The truncated output (ending with ...) meant the assistant only saw the beginning of the function. The full function would reveal whether it downloads sharded files individually or merges them during download. The assistant would need to read more of the function — or check the actual loader code — to confirm.

Input Knowledge Required

To understand this message, several pieces of prior knowledge are necessary:

  1. vLLM's architecture: The assistant knows that vLLM has a modular model loading system where weight_utils.py handles file discovery and download, while gguf_loader.py handles the actual model construction. Understanding this separation is crucial to interpreting the function's role.
  2. GGUF file naming conventions: The assistant recognizes the sharded naming pattern (-00001-of-00010.gguf) and knows that Hugging Face repositories often host models split across multiple files for practical download management.
  3. The GLM-5 GGUF structure: The assistant knows that the specific model being deployed (unsloth/GLM-5-GGUF, quantization UD-Q4_K_XL) is stored as 10 split files, and that merging them produces a single 402GB file.
  4. The snapshot_download API: The function uses allow_patterns, which is a parameter of Hugging Face's snapshot_download function. The assistant understands that these patterns filter which files are downloaded from the repository.
  5. The session's state: The assistant knows that part 4 of the download failed and is being re-downloaded, that llama-gguf-split has been built, and that the vLLM patches are deployed and ready.

Output Knowledge Created

This message produced several pieces of actionable knowledge:

  1. Confirmation of sharded-file awareness: The download_gguf function explicitly handles sharded GGUF files. This means vLLM's developers anticipated this use case.
  2. Pattern documentation: The four allow_patterns entries serve as documentation of the supported file layouts. This is useful for understanding how to structure GGUF repositories for vLLM compatibility.
  3. A decision point: The assistant now has enough information to decide whether to test loading the split files directly or proceed with the merge. The presence of sharded-file support in the download function makes direct loading plausible, but not certain.
  4. A path for further investigation: If the assistant wants to confirm, it can now check how the downloaded files are consumed by the GGUF loader. The download_gguf function returns a file path — does it return the path to a single merged file, or the directory containing sharded files? This distinction determines the next step.

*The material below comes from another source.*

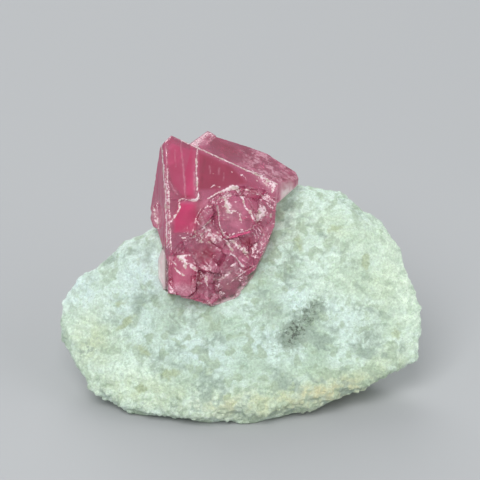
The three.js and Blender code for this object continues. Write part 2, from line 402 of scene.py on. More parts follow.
def seated(points, beside, gap):
    """How far each point is drawn onto the crystal, or towards it."""
    closed = np.interp(gap, [0, SEAT_WALL, SEAT_REACH], [-SEAT_GRIP, -SEAT_GRIP, SEAT_REACH])
    share = np.where(gap < SEAT_REACH, 1 - closed / np.maximum(gap, 0.01), 0)
    return (beside - points) * share[:, None]


def marble_mesh(points, triangles, crystal_tree):
    mesh = fine_mesh(points, triangles, MARBLE_VOXEL)
    points, normals = points_of(mesh), normals_of(mesh)
    beside, _, gap = nearest_on(crystal_tree, points)
    display = to_display(points)
    relief = stone_relief(points, display)
    free = smooth(gap, SEAT_WALL, 1.5) * smooth(points[:, 2], BASE_BAND, 1.0)
    moved = points + normals * (relief * free)[:, None] + seated(points, beside, gap)
    on_base = points[:, 2] < BASE_BAND
    moved[on_base, 2] = points[on_base, 2]
    set_points(mesh, moved)
    # The hollow mask is for painted shade: darker where the relief sinks.
    masks = {"hollow": smooth(relief, 0.1, -0.35) * free}
    for name, listed in STONE_PATCHES.items():
        masks[name] = on_display_side(display) * in_patches(display[:, :2], listed)
    add_masks(mesh, masks)
    return mesh


# The crystal, in its own frame

# Frosted strokes along steps, cracks, splinters and chips of the front, and painted highlights where
# light glints off the lower block: the points of each, with the half width there, and how white it is
STROKES = {
    "step": ([(-2.4, 12.0, 0.07), (-2.6, 11.0, 0.12), (-2.5, 8.7, 0.11), (-2.45, 6.4, 0.1)], 0.85),
    "corner": ([(-2.25, 6.1, 0.05), (-2.35, 5.2, 0.16), (-2.7, 4.95, 0.2), (-3.3, 4.95, 0.1)], 1.0),
    "window_foot": ([(-3.2, 4.95, 0.1), (-3.9, 5.0, 0.09), (-4.6, 5.1, 0.09), (-4.95, 4.8, 0.1)], 0.95),
    "panel_crack": ([(-4.95, 4.9, 0.09), (-4.9, 3.9, 0.12), (-5.3, 3.1, 0.14), (-6.0, 2.0, 0.1)], 0.8),
    "leaf": ([(-0.6, 6.7, 0.07), (0.0, 7.1, 0.13), (0.7, 6.6, 0.06)], 0.55),
    "band_left": ([(-7.4, 12.6, 0.07), (-7.1, 9.0, 0.09), (-6.85, 5.5, 0.09), (-6.6, -1.6, 0.08)], 0.85),
    "band_right": ([(-6.6, 8.3, 0.06), (-6.35, 5.0, 0.09), (-6.1, -1.6, 0.09)], 0.85),
    "band": ([(-7.1, 10.0, 0.1), (-6.8, 8.0, 0.28), (-6.6, 5.5, 0.36), (-6.4, -1.6, 0.32)], 0.44),
    "shard_top": ([(-1.0, 5.2, 0.06), (0.0, 5.8, 0.1), (1.4, 6.4, 0.17)], 0.95),
    "shard_peak": ([(1.4, 6.4, 0.17), (2.8, 6.9, 0.22), (3.5, 6.3, 0.12)], 0.95),
    "shard_corner": ([(2.2, 5.5, 0.08), (0.8, 5.3, 0.12), (0.3, 4.9, 0.12)], 0.85),
    "shard_left": ([(0.3, 4.9, 0.12), (0.45, 2.9, 0.1), (0.65, 1.3, 0.1), (1.2, 0.1, 0.14)], 0.85),
    "shard_patch": ([(1.5, 5.2, 0.18), (1.7, 4.2, 0.3), (1.9, 3.4, 0.32), (2.3, 3.3, 0.12)], 1.0),
    "shard_hook": ([(2.4, 3.5, 0.12), (3.5, 3.2, 0.15), (3.65, 1.8, 0.09)], 0.7),
    "shard_right": ([(3.4, 6.2, 0.2), (3.8, 5.3, 0.18), (4.2, 3.9, 0.1)], 0.9),
    "shard_end": ([(4.2, 3.9, 0.1), (4.9, 3.4, 0.16), (5.45, 2.1, 0.08)], 0.9),
    "shard_foot": ([(1.6, -0.2, 0.1), (2.8, 0.4, 0.12), (3.9, 0.5, 0.1)], 0.65),
    "shard_heel": ([(3.9, 0.5, 0.1), (5.2, 1.1, 0.12), (5.7, 1.8, 0.07)], 0.65),
    "right_patch": ([(6.5, 3.4, 0.55), (6.2, 2.8, 0.48), (5.8, 2.1, 0.2)], 1.0),
    "right_arm": ([(6.2, 3.85, 0.12), (7.2, 3.75, 0.1)], 0.9),
    "right_spot": ([(7.7, 3.1, 0.12), (7.75, 2.7, 0.14)], 0.9),
    "arc_top": ([(4.0, 6.5, 0.08), (5.3, 6.2, 0.08), (6.4, 5.5, 0.1)], 0.65),
    "arc_side": ([(6.4, 5.5, 0.1), (7.1, 4.7, 0.1), (8.0, 3.8, 0.07)], 0.65),
    "end_patch": ([(8.0, 7.2, 0.16), (8.1, 6.5, 0.24), (7.9, 6.0, 0.1)], 0.95),
    "end_band": ([(5.2, 9.0, 0.12), (6.4, 8.2, 0.45), (7.4, 7.4, 0.55), (8.2, 6.9, 0.3)], 0.6),
    "sliver_one": ([(-1.6, 1.3, 0.06), (-0.9, 1.8, 0.13), (-0.35, 2.15, 0.05)], 0.95),
    "sliver_two": ([(-1.4, 1.1, 0.13), (-0.5, 0.7, 0.06)], 0.95),
    "curl": ([(-2.1, 2.9, 0.06), (-1.9, 3.5, 0.07), (-1.2, 3.3, 0.07), (-0.6, 2.6, 0.05)], 0.5),
    "flake": ([(-1.2, 4.4, 0.1), (-0.6, 4.1, 0.22), (-0.1, 4.6, 0.1)], 0.6),
    "splinter_one": ([(1.3, -0.4, 0.08), (1.9, -1.2, 0.22), (2.4, -1.95, 0.14)], 1.0),
    "splinter_two": ([(2.2, -0.6, 0.14), (3.4, -1.4, 0.3), (4.4, -2.4, 0.27), (4.7, -3.2, 0.08)], 0.78),
    "splinter_three": ([(2.2, -2.4, 0.08), (3.1, -3.4, 0.16), (3.9, -4.2, 0.2)], 0.95),
    "pink_spot": ([(-4.9, 0.0, 0.2), (-4.2, -0.4, 0.26)], 0.55),
    # These four strokes are painted highlights: white glints of light off the lower block's broken faces.
    "painted_glint": ([(-5.1, -2.8, 0.18), (-4.5, -2.9, 0.42), (-4.2, -3.5, 0.3), (-3.9, -4.7, 0.06)], 0.95),
    "painted_glint_left": ([(-5.9, -3.4, 0.06), (-5.3, -4.0, 0.13)], 0.85),
    "painted_glint_low": ([(-5.6, -4.3, 0.08), (-5.0, -5.0, 0.18), (-4.3, -5.4, 0.08)], 0.9),
    "painted_glint_right": ([(-3.5, -3.8, 0.1), (-2.9, -4.4, 0.26), (-2.5, -4.9, 0.1)], 0.85),
    "low_chip": ([(-1.4, -5.4, 0.1), (-1.15, -6.1, 0.24), (-1.0, -6.9, 0.06)], 0.8),
    "low_line": ([(-1.9, -4.4, 0.07), (-1.0, -4.4, 0.08)], 0.55),
    "vein": ([(0.0, -6.3, 0.18), (1.2, -5.6, 0.26), (2.4, -4.9, 0.18)], 0.6),
    "skirt_line": ([(1.5, -6.8, 0.08), (2.7, -6.0, 0.09), (4.1, -5.0, 0.08), (5.7, -4.0, 0.07)], 0.65),
    "tip": ([(-1.9, -9.2, 0.16), (-0.8, -9.4, 0.26), (-0.2, -9.8, 0.16)], 0.6),
    "knob": ([(-8.6, 4.0, 0.18), (-8.2, 2.6, 0.3), (-7.8, 1.0, 0.12)], 0.55),
}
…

The Thinking Process: Efficiency Under Uncertainty

What makes this message interesting is not the code it reveals, but the thinking process it represents. The assistant was managing a complex pipeline with multiple moving parts — a partial download, a freshly built merge tool, and a patched model loader. At each step, it asked: "Is this step necessary?"

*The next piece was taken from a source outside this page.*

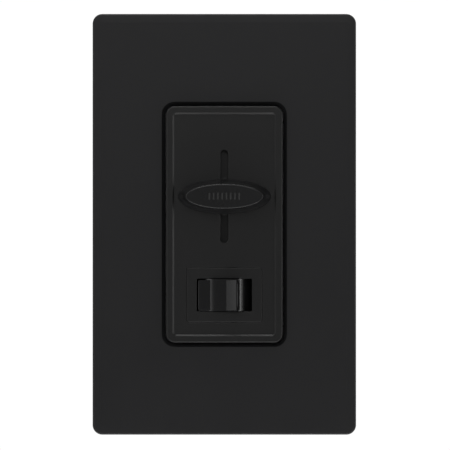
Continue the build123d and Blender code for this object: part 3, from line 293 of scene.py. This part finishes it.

This is the hallmark of an experienced engineer. Rather than blindly executing a predefined plan (download → merge → load), the assistant continuously re-evaluated the plan based on new information. Building llama-gguf-split was a proactive step — it ensured the merge capability existed when needed. But reading the download_gguf function was a verification step — checking whether the merge was actually required.

The assistant was also managing risk. If it attempted to load the split files directly and vLLM didn't support it, the error would be clear and the merge could proceed. But if it merged unnecessarily, it would waste time (merging 402GB of data takes significant I/O and CPU) and potentially introduce errors. The investigation was a low-cost, high-value check.

Potential Mistakes and Limitations

The investigation had several limitations:

  1. Incomplete data: The output was truncated. The assistant only saw the function signature and the allow_patterns list, not the actual download logic. The critical question — whether the function returns a single merged file or a directory of shards — remained unanswered.
  2. Function vs. loader: Even if download_gguf handles sharded files, the actual model loading in gguf_loader.py might not. The assistant would need to trace the full pipeline from download to model construction to be certain.
  3. The snapshot_download behavior: Hugging Face's snapshot_download downloads files to a directory structure. If download_gguf uses snapshot_download with allow_patterns, it would download all matching files to a local cache. The function might then return the path to the cache directory, not a single file. The GGUF loader would need to handle this directory of shards.
  4. Quantization awareness: Even if vLLM can load sharded GGUF files, it might not handle the specific quantization type (UD-Q4_K_XL) correctly. The qweight_type metadata in each shard needs to be consistent and correctly interpreted.

The Broader Significance

Message 1643 is a microcosm of the entire session's approach. The assistant consistently operated at the boundary between "following a plan" and "understanding the system." Every command was motivated by a specific question, and every answer informed the next decision.

The download_gguf function, in its brevity, revealed something important about vLLM's design philosophy: it was built to handle the messy reality of large model distribution. Models exceeding 100GB are routinely sharded across multiple files for practical download and storage. A production inference server that couldn't handle sharded files would be severely limited. The function's explicit support for sharded patterns was evidence that vLLM's developers had anticipated this need.

For the assistant, this finding meant the merge step might be optional. The path forward was now clearer: test whether the GGUF loader can consume the sharded files directly, and if so, skip the merge entirely. If not, the merge tool was ready and waiting.

This is the essence of effective engineering in AI-assisted development: not just executing commands, but understanding the system deeply enough to know which commands are necessary and which can be skipped.